Federico Mompou: Paisajes – Charmes
Maurice Ravel: Miroirs, M.43 – Sonatine, M.40
Julien Brocal: Nature morte

Julien Brocal (piano)
Recording: Tippet Rise Art Center, Montana, USA (June 2017) – 71’25
Rubicon Classics RCD1008 – Booklet in English, French and German (Distributed by PIAS)







Fueling of the senses can be an intoxicating event, especially when so potent are their quotients that the derivative drives the listener into an outer galaxy. Julien Brocal finesses the keyboard so that the works’ contrasting assets can meld into a spherical tangency. Rubicon Classics’ “Reflections” is an insatiable odyssey, momentous upon its conclusion while lifting a curtain to new relevancy with each playback. This CD magnetizes.


A pipeline to solvency is made all the more virtual with inclusions of two vastly different composers, Federico Mompou and Maurice Ravel. “Reflections” is like a mathematical formula, equally quartered and keenly bobbing between two composers. The judicious metering helps draw clearer outlines in style while the listener comfortably saddles inside a bulb of euphoria.


The synergistic pathway, staged at the Tippet Rise Art Center, spotlights Julien Brocal’s mastering of the shallow key dipped Istomin-Horowitz CD-18 Steinway, bristling amongst Montana’s chiseled boldness like the austerity of East Jesus’ surrealistic art dwelling sifting upon the Sonoran Desert.


Mompou and Ravel travel light years apart and within their own Aurora Borealis. Mompou treads somberly with determined pensiveness, and he bleeds between land and sky in Spanish reverie. Because his mother’s family owned a bell foundry and his grandfather was a bell maker, this explains Mompou’s favored use of the ostinato inside several of the compositions.

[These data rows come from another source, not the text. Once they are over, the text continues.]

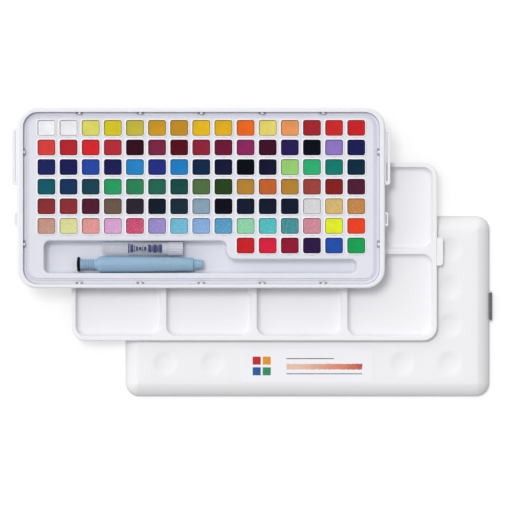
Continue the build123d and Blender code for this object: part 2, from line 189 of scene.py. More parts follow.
# The neck's thread, the collar's flutes and the ridges of the filament tip
THREAD_START = 3.2
THREAD_END = 13.0
THREAD_RADIUS = 4.55
THREAD_PITCH = 2.1
THREAD_DEPTH = 0.8
FLUTES = 16
FLUTE_DEPTH = 0.45
FLUTE_LEAST_RADIUS = 5.4
FLUTE_START = 5.2
FLUTE_END = 17.2
FILAMENT_RIDGES = 18
RIDGE_SHARE = 0.035

# Bars of print on the cap: start, length, and half the angle that each covers, in degrees
CAP_BARS = (
    (22.6, 1.2, 40), (24.4, 2.6, 34), (27.8, 0.8, 24), (29.2, 1.8, 18), (31.6, 2.4, 14), (34.6, 0.8, 22),
    (36.0, 2.0, 16), (39.4, 2.6, 32), (42.3, 1.0, 24), (43.7, 3.0, 34), (47.0, 1.2, 28), (48.6, 2.4, 36),
)
INK_CLEAR = 0.005
INK_THICK = 0.03

# Palette
PALETTE_WIDTH = 150.0
PALETTE_CORNER = 11.5
PALETTE_HEIGHT = 7.0
PALETTE_EDGE = 0.9
PLUG_DEPTH = 1.2
PLUG_BEVEL = 0.4
PLUG_SIDE = 3.3
PLUG_LENGTH = 298.0
WELL_LENGTH = 72.9
WELL_WIDTH = 69.9
WELL_PITCH_X = 76.3
WELL_PITCH_Y = 73.3
WELL_DEPTH = 5.2
WELL_CORNER = 9.0
WELL_LIP = 0.5
WELL_ROUND = 3.4
WELL_SLOPE = 72.0
TAB_LENGTH = 8.4
TAB_WIDTH = 23.7
TAB_BOTTOM = 4.7
TAB_TOP = 6.5
TAB_CORNER = 2.2
TAB_EDGE = 0.4
TAB_OUT = 0.8

# Lid
LID_WIDTH = 152.5
LID_HEIGHT = 13.0
LID_CORNER = 11.5
LID_EDGE_WIDTH = 11.4
LID_WALL_STEPS = ((0.3, 0), (1.7, 0))
LID_HOLLOW_WALL = 4.4
LID_HOLLOW_ROUND = 6.0
EDGE_TURN = 67.0
EDGE_SEGMENTS = 12
DIMPLE_RADIUS = 12.0
DIMPLE_DEPTH = 1.4
DIMPLE_RING = 1.2
DIMPLE_FALL = (0.0, 0.05, 0.2, 0.46, 0.76, 1.0, 1.16, 1.28, 1.36)
DIMPLE_PITCH_X = 40.0
DIMPLE_PITCH_Y = 32.0

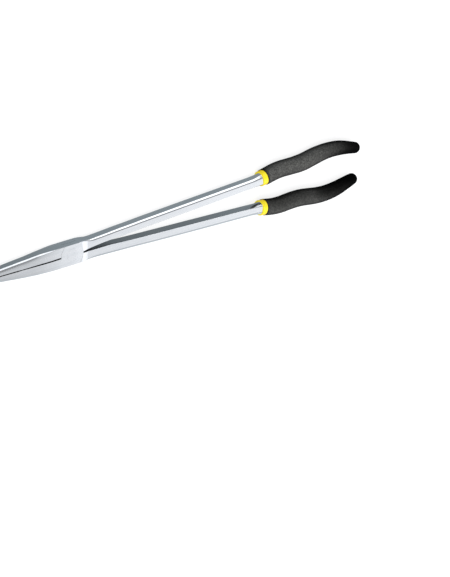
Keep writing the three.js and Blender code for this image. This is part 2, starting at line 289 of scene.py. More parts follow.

M. Brocal’s intelligent foundation energizes the tangibility of Paisajes: the “El Lago” is painted with left-handed arpeggios on the front and back cover with a mysteriously dreamy middle; images of Satie’s Gymnopédie surfaces with use of unpretentious variations while a distillate of Debussy dissonance mimics testy horns buried inside the “Carros de Galicia.”

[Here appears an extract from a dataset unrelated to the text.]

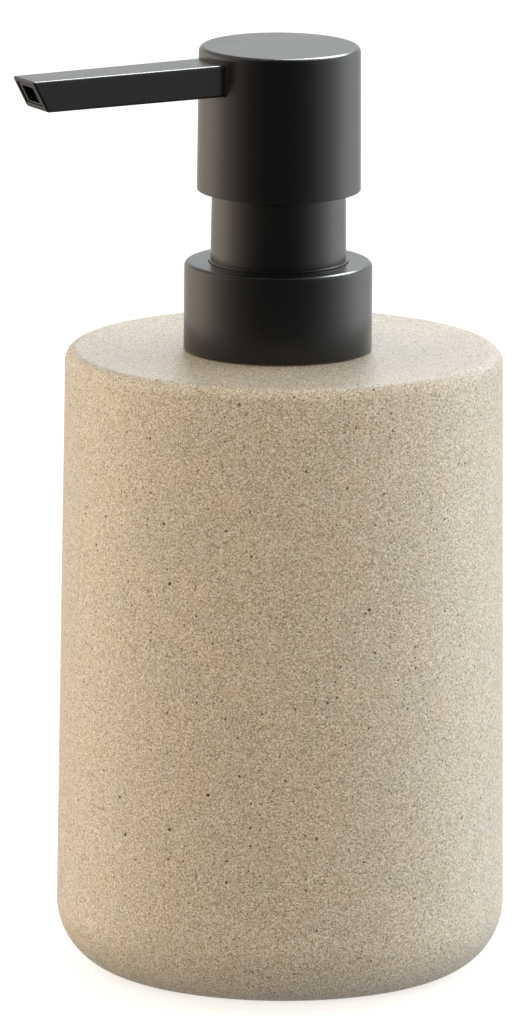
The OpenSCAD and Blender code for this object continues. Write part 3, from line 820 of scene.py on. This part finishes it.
class PUMP_OT_stage(bpy.types.Operator):
    """Pale floor, light tent, three lamps and camera"""
    bl_idname = "soap_pump.stage"
    bl_label = "Studio"

    def execute(self, context):
        studio = context.scene.pump_studio
        self.add_floor(context, studio)
        self.add_tent(context, studio)
        self.add_lamps(context, studio)
        self.add_camera(context, studio)
        context.scene.view_settings.view_transform = "Standard"
        return {"FINISHED"}

    def add_floor(self, context, studio):
        """Wide pale sheet. It shows soft contact shadows, glows so that it stays near white all
        over, and sends no light back up."""
        reach, thickness, around = 8.0, 0.01, 64
        made, tree, shader = material("paper_matt_pale")
        shader.inputs["Base Color"].default_value = rgba(studio.floor)
        shader.inputs["Roughness"].default_value = 0.9
        shader.inputs["Specular IOR Level"].default_value = 0.0
        shader.inputs["Emission Color"].default_value = rgba((1, 1, 1))
        shader.inputs["Emission Strength"].default_value = 0.62
        mesh = skin("floor", turned([(0, -thickness), (reach, -thickness), (reach, 0), (0, 0)],
                                    0, around))
        mesh.materials.append(made)
        floor = bpy.data.objects.new("floor", mesh)
        context.scene.collection.objects.link(floor)
        floor.visible_diffuse = floor.visible_glossy = floor.visible_transmission = False
        floor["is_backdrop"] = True

    def add_tent(self, context, studio):
        """Light from all round: dark at the camera, brightest between beside and behind the object,
        warmer on the left. The camera itself sees plain white behind the object. The ramps hold
        brightness as a share of their highest value, which the strength puts back."""
        world = bpy.data.worlds.new("tent")
        context.scene.world = world
        world.use_nodes = True
        tree = world.node_tree
        tree.nodes.clear()
        front, right = camera_axes(studio)
        way = add(tree, "TexCoord").outputs["Generated"]
        level = add(tree, "VectorMath", {0: way, 1: (1, 1, 0)}, operation="MULTIPLY")
        level = add(tree, "VectorMath", {0: level.outputs[0]}, operation="NORMALIZE").outputs[0]
        behind = add(tree, "VectorMath", {0: level, 1: -front}, operation="DOT_PRODUCT")
        aside = add(tree, "VectorMath", {0: level, 1: right}, operation="DOT_PRODUCT")
        turn = add(tree, "MapRange", {"Value": behind.outputs["Value"], "From Min": -1.0})
        # how far round (0 at the camera, 0.5 beside, 1 behind), and how bright
        grey = [(0.0, 0.07), (1.0, 0.85), (0.05, 0.1), (0.17, 0.3), (0.45, 1.35), (0.62, 2.25),
                (0.78, 1.75), (0.93, 0.85)]
        peak = max(value for _, value in grey)
        round_light = add(tree, "ValToRGB", {"Fac": turn.outputs["Result"]},
                          stops=[(at, [value / peak] * 3) for at, value in grey])
        height = add(tree, "SeparateXYZ", {0: way}).outputs["Z"]
        height = add(tree, "MapRange", {"Value": height, "From Min": -1.0}).outputs["Result"]
        # how high (0 straight down, 0.5 level, 1 straight up), how bright, and in what colour
        lift = [(0.2, 0.36, "#ffffff"), (0.83, 0.66, "#eff6ff"), (0.4, 1.0, "#ffffff"),
                (0.6, 1.28, "#ffffff"), (0.68, 1.02, "#fafcff")]
        most = max(value for _, value, _ in lift)
        up_light = add(tree, "ValToRGB", {"Fac": height}, stops=[
            (at, [value / most * part for part in linear(tone)]) for at, value, tone in lift])
        side = add(tree, "MapRange", {"Value": aside.outputs["Value"], "From Min": -0.8,
                                      "From Max": 0.0})
        tint = mix(tree, side.outputs["Result"], rgba(studio.warm), rgba(studio.cool))
        light = mix(tree, 1.0, round_light.outputs["Color"], up_light.outputs["Color"], "MULTIPLY")
        light = mix(tree, 1.0, light, tint, "MULTIPLY")
        tent = add(tree, "Background", {"Color": light, "Strength": peak * most * studio.tent})
        white = add(tree, "Background", {"Color": rgba((1, 1, 1)), "Strength": 1.0})
        seen = add(tree, "LightPath").outputs["Is Camera Ray"]
        both = add(tree, "MixShader", {0: seen, 1: tent.outputs[0], 2: white.outputs[0]})
        add(tree, "OutputWorld", {"Surface": both.outputs[0]})

    def add_lamps(self, context, studio):
        """A soft box above the camera, which only fills, and two behind the object that only shine:
        a high one in the edges of the black pieces, and a low one in the top of the bottle. "angle"
        and "lift" are where each one stands, in degrees: round from the camera towards its right,
        and up. "fills" is true for a lamp that lights faces and false for one that only shows as a
        shine. "lit" is the finish that cards leave it to shine on."""
        front, right = camera_axes(studio)
        low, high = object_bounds()
        middle = Vector((0, 0, (low.z + high.z) / 2))
        for name, angle, lift, wide, tall, power, tone, fills, lit in (
                ("key", 0, 22, 0.9, 0.5, studio.key, studio.warm, True, None),
                ("strip", 152, 50, 0.75, 0.5, studio.strip, studio.cool, False, "black_plastic"),
                ("back", 157, 28, 1.2, 0.3, studio.back, studio.cool, False, "cast_resin")):
            angle, lift = math.radians(angle), math.radians(lift)
            way = (front * math.cos(angle) + right * math.sin(angle)) * math.cos(lift)
            way.z = math.sin(lift)
            lamp = bpy.data.lights.new(name, "AREA")
            lamp.shape = "RECTANGLE"
            lamp.size, lamp.size_y = wide, tall
            lamp.energy = power * math.pi * wide * tall
            lamp.color = tone
            box = bpy.data.objects.new(name, lamp)
            box.location = middle + LAMP_DISTANCE * way
            box.rotation_euler = way.to_track_quat("Z", "Y").to_euler()
            box.visible_camera = False
            box.visible_diffuse, box.visible_glossy = fills, not fills
            if lit:
                box.light_linking.receiver_collection = self.pieces_in(context, lit)
            context.scene.collection.objects.link(box)

    def pieces_in(self, context, slot):
        """The pieces with one finish, for a lamp that cards keep off the others."""
        pieces = bpy.data.collections.new("lit_" + slot)
        for piece in context.scene.objects:
            if piece.type == "MESH" and finish_of(slot) in piece.data.materials[:]:
                pieces.objects.link(piece)
        return pieces

    def add_camera(self, context, studio):
        """Long lens, a little above the object."""
        front, right = camera_axes(studio)
        lift = math.radians(studio.elevation)
        back = front * math.cos(lift) + Vector((0, 0, math.sin(lift)))
        aim = right * studio.aim_side + Vector((0, 0, studio.aim_height))
        data = bpy.data.cameras.new("camera")
        data.sensor_width = 36.0
        data.lens = studio.lens
        data.clip_start, data.clip_end = 0.05, 40.0
        camera = bpy.data.objects.new("camera", data)
        camera.location = aim + back * studio.distance
        camera.rotation_mode = "QUATERNION"
        camera.rotation_quaternion = back.to_track_quat("Z", "Y")
        camera.rotation_quaternion.rotate(Quaternion(back, math.radians(studio.roll)))
        context.scene.collection.objects.link(camera)
        context.scene.camera = camera


# ---------------------------------------------------------------- add-on

class PUMP_PT_sidebar(bpy.types.Panel):
    """Buttons that make the dispenser piece by piece"""
    bl_idname = "PUMP_PT_sidebar"
    bl_label = "Soap pump"
    bl_space_type = "VIEW_3D"
    bl_region_type = "UI"
    bl_category = "Soap pump"

    def draw(self, context):
        for operator in PIECES:
            self.layout.operator(operator.bl_idname)
        for name in SETTINGS:
            group = getattr(context.scene, name)
            box = self.layout.box()
            box.label(text=type(group).__name__)
            for key in type(group).__annotations__:
                box.prop(group, key)


SETTINGS = {
    "pump_resin_look": ResinLook,
    "pump_lacquer_look": LacquerLook,
    "pump_bottle_shape": BottleShape,
    "pump_shape": PumpShape,
    "pump_spout_shape": SpoutShape,
    "pump_spring_shape": SpringShape,
    "pump_studio": Studio,
}
PIECES = (PUMP_OT_resin_bottle, PUMP_OT_base_pad, PUMP_OT_collar, PUMP_OT_head, PUMP_OT_spout,
          PUMP_OT_spring, PUMP_OT_inner_parts, PUMP_OT_stage)


def register():
    for kind in (*SETTINGS.values(), *PIECES, PUMP_PT_sidebar):
        bpy.utils.register_class(kind)
    for name, group in SETTINGS.items():
        setattr(bpy.types.Scene, name, PointerProperty(type=group))


def unregister():
    for name in SETTINGS:
        delattr(bpy.types.Scene, name)
    for kind in (PUMP_PT_sidebar, *reversed(PIECES), *reversed(SETTINGS.values())):
        bpy.utils.unregister_class(kind)


def main():
    register()
    for operator in PIECES:
        group, name = operator.bl_idname.split(".")
        getattr(getattr(bpy.ops, group), name)()


if __name__ == "__main__":
    main()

On another plane, Mompou moves the brain to intangible perspectives, thereby filtering his own conveyances inside the Charmes. This is a mission for the soul in a thirst to comprehend what pervades: suffering, love, penetration. One of the most evocative cases of punctuation can be heard in the fleeting “pour appeler la jolie” with its rather modernist Keith Jarrett accentuations.


Maurice Ravel, on the other hand, dabbles with a more heightened and daring pictorial poignancy. We find his cloth aflush with shimmering qualifications, especially when reaching deep inside his Miroirs. “Oiseaux tristes” unveils a Julien Brocal swift in the reaction, deep in the reach and gallant in creativity as he fully realizes Ravel’s potential.


Julien Brocal, the composer, reaches us on his own terms upon the conclusive Nature morte. This shows a man contemplating life on a canvas, bathed in severe solitude.